> **AIM OF THE TASK**: Collect each line containing "origin".

> **DATASET CONTENT**:
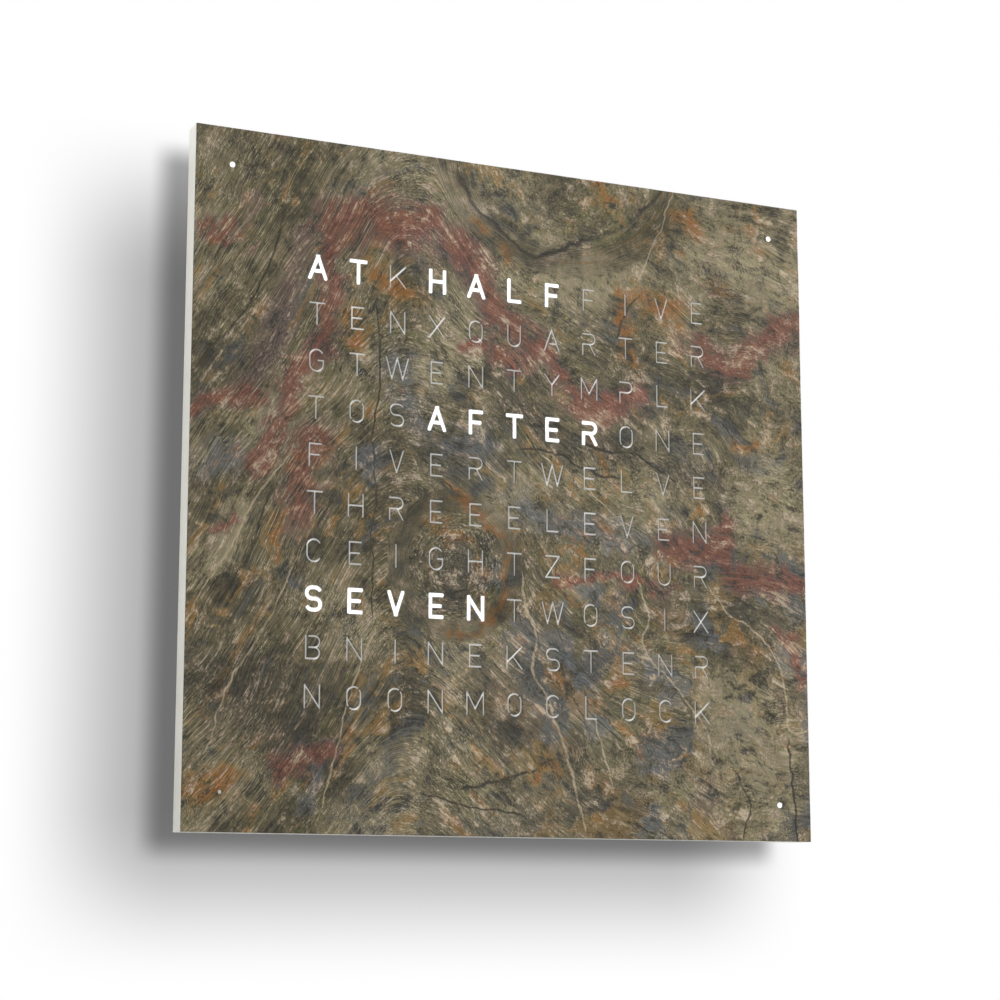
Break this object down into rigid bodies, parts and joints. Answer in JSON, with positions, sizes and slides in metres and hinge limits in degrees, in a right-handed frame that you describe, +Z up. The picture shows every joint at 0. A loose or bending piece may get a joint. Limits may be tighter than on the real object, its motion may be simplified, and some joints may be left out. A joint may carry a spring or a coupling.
{
  "type": "word clock",
  "caption": "Thin square wall clock with a cleft stone front, letters and corner dots cut through it and lit from behind, held by magnets on an off-white housing.",
  "frame": {"origin": "centre of the flat back, on the wall that the clock hangs on", "axes": "+X to the right as a reader sees the clock, +Y into the wall, +Z up"},
  "size_m": [0.9008, 0.031, 0.9],
  "materials": {
    "stone": "cleft natural slate, matt, olive to red-brown with veins",
    "opal": "opal translucent sheet, satin",
    "housing": "fibreboard with off-white lacquer, satin",
    "panel": "hardboard with off-white lacquer, matt",
    "steel": "zinc-plated steel",
    "magnet": "nickel-plated magnet",
    "bush": "turned brass",
    "baffle": "white moulded foam board, matt",
    "spacer": "natural nylon",
    "board": "white solder mask on glass-fibre laminate",
    "control_board": "green solder mask on glass-fibre laminate",
    "led": "white lamp package with a yellow phosphor",
    "connector": "natural nylon connector",
    "lead": "black sheathed lead, matt",
    "chip": "black moulded package",
    "can": "bare metal can",
    "ferrite": "sintered ferrite, dark grey",
    "winding": "enamelled copper wire",
    "black_plastic": "black moulded plastic",
    "cap": "off-white moulded plastic, satin",
    "window": "smoked clear plastic"
  },
  "bodies": {
    "housing": {"body_frame": "housing", "holding_magnets": "magnet", "pin_bushes": "bush", "back_panel": "panel", "hanging_plates": "steel", "hanging_plate_screws": "steel", "panel_screws": "steel", "diffuser_sheet": "opal", "light_baffle": "baffle", "baffle_posts": "spacer", "baffle_screws": "steel", "row_led_boards": "board", "letter_leds": "led", "led_connectors": "connector", "row_jumper_leads": "lead", "minute_light_tubes": "baffle", "minute_led_boards": "board", "minute_leds": "led", "minute_leads": "lead", "board_spacers": "spacer", "board_screws": "steel", "control_board": "control_board", "microcontroller_chip": "chip", "clock_crystal": "can", "led_driver_chips": "chip", "power_regulator": "chip", "radio_receiver": "can", "board_connectors": "connector", "reservoir_capacitors": "can", "cell_holder": "black_plastic", "backup_cell": "steel", "antenna_rod": "ferrite", "antenna_coil": "winding", "antenna_clips": "black_plastic", "antenna_lead": "lead", "inlet_cup": "black_plastic", "dc_jack_body": "black_plastic", "dc_jack_pin": "steel", "inlet_lead": "lead", "led_data_lead": "lead", "button_board": "control_board", "button_switches": "black_plastic", "button_board_spacers": "spacer", "button_board_screws": "steel", "light_sensor": "chip", "sensor_window": "window", "button_lead": "lead", "button_spring_1": "steel", "button_spring_2": "steel", "button_spring_3": "steel", "button_spring_4": "steel"},
    "front_cover": {"stone_front": "stone", "cover_carrier": "opal", "strike_plates": "steel", "locating_pins": "steel"},
    "button_1": {"button_cap_1": "cap"},
    "button_2": {"button_cap_2": "cap"},
    "button_3": {"button_cap_3": "cap"},
    "button_4": {"button_cap_4": "cap"}
  },
  "joints": [
    {"name": "cover_pull_off", "type": "slide", "parent": "housing", "child": "front_cover", "axis": [0, -1, 0], "range_m": [0, 0.06]},
    {"name": "button_1_press", "type": "slide", "parent": "housing", "child": "button_1", "axis": [-1, 0, 0], "range_m": [0, 0.0012], "stiffness_N_per_m": 1250, "springref_m": -0.0005, "deforming": ["button_spring_1"]},
    {"name": "button_2_press", "type": "slide", "parent": "housing", "child": "button_2", "axis": [-1, 0, 0], "range_m": [0, 0.0012], "stiffness_N_per_m": 1250, "springref_m": -0.0005, "deforming": ["button_spring_2"]},
    {"name": "button_3_press", "type": "slide", "parent": "housing", "child": "button_3", "axis": [-1, 0, 0], "range_m": [0, 0.0012], "stiffness_N_per_m": 1250, "springref_m": -0.0005, "deforming": ["button_spring_3"]},
    {"name": "button_4_press", "type": "slide", "parent": "housing", "child": "button_4", "axis": [-1, 0, 0], "range_m": [0, 0.0012], "stiffness_N_per_m": 1250, "springref_m": -0.0005, "deforming": ["button_spring_4"]}
  ]
}
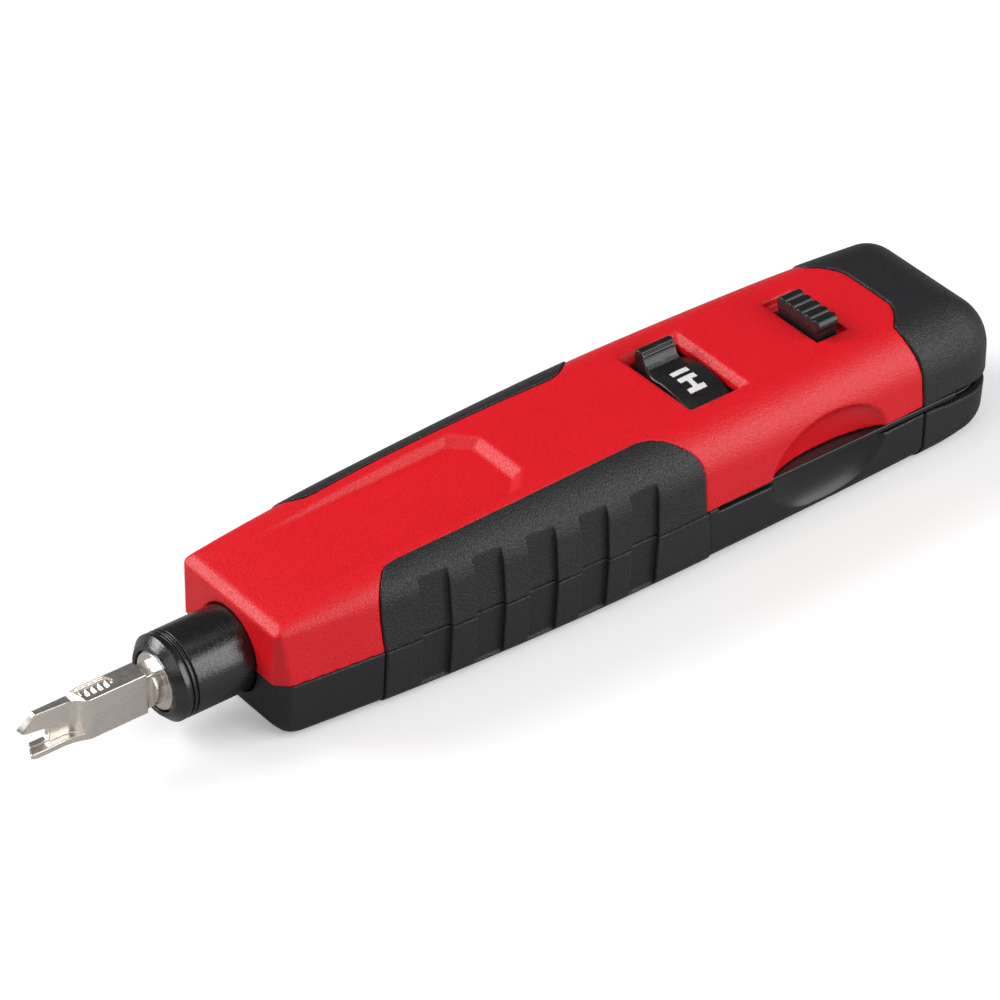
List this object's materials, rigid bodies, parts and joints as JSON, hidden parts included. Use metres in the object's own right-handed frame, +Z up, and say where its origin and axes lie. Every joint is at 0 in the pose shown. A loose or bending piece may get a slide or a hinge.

> **ANSWER FOR THE TASK**:
  "frame": {"origin": "centre of the flat back, on the wall that the clock hangs on", "axes": "+X to the right as a reader sees the clock, +Y into the wall, +Z up"},
List this object's materials, rigid bodies, parts and joints as JSON, hidden parts included. Use metres in the object's own right-handed frame, +Z up, and say where its origin and axes lie. Every joint is at 0 in the pose shown. A loose or bending piece may get a slide or a hinge.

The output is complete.